▸ **GOAL**
Starting at the line that contains "if cuts and" and stopping at the line that contains "from typing import", repeat every line exactly, the two end lines included, and nothing else.

▸ **MATERIAL PROVIDED**
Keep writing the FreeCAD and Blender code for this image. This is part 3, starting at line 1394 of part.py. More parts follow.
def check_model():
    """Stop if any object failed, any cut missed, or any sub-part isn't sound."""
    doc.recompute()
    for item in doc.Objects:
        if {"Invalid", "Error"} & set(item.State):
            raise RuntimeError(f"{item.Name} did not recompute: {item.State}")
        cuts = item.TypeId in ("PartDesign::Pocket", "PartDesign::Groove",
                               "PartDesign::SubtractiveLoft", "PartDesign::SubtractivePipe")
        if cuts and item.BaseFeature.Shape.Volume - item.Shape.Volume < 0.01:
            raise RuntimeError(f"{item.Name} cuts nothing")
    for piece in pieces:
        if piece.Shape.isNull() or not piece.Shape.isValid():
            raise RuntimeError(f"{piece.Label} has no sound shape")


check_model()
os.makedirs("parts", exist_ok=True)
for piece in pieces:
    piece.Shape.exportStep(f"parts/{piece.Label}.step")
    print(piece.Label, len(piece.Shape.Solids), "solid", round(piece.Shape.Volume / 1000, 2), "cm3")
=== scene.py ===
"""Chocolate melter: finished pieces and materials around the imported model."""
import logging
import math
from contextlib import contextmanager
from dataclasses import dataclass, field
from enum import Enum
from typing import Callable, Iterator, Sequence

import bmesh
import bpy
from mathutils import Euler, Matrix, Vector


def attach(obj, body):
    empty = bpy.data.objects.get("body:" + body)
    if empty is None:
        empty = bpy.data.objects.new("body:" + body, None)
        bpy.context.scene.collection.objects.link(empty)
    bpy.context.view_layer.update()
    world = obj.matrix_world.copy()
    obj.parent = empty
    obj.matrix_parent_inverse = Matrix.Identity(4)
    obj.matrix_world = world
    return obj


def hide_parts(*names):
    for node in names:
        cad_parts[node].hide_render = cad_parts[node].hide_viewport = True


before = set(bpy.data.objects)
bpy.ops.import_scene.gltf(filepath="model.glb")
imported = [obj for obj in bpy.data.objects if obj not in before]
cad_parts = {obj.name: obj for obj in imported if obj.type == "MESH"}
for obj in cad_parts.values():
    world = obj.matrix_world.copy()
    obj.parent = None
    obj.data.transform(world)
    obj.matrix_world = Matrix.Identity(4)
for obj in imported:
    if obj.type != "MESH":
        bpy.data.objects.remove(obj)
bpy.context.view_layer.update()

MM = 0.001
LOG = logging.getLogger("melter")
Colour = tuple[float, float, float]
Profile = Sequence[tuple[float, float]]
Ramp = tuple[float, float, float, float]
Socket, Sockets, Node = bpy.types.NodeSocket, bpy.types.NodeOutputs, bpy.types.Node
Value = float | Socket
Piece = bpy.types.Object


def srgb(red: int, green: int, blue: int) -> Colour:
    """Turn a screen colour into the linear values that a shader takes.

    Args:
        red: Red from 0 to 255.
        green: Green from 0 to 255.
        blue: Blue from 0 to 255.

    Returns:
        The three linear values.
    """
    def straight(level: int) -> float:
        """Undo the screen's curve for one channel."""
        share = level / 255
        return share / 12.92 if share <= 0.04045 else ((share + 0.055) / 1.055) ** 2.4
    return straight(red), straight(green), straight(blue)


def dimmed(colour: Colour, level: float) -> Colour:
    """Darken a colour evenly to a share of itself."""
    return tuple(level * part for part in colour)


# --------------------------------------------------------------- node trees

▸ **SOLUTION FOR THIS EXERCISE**
        if cuts and item.BaseFeature.Shape.Volume - item.Shape.Volume < 0.01:
            raise RuntimeError(f"{item.Name} cuts nothing")
    for piece in pieces:
        if piece.Shape.isNull() or not piece.Shape.isValid():
            raise RuntimeError(f"{piece.Label} has no sound shape")


check_model()
os.makedirs("parts", exist_ok=True)
for piece in pieces:
    piece.Shape.exportStep(f"parts/{piece.Label}.step")
    print(piece.Label, len(piece.Shape.Solids), "solid", round(piece.Shape.Volume / 1000, 2), "cm3")
=== scene.py ===
"""Chocolate melter: finished pieces and materials around the imported model."""
import logging
import math
from contextlib import contextmanager
from dataclasses import dataclass, field
from enum import Enum
from typing import Callable, Iterator, Sequence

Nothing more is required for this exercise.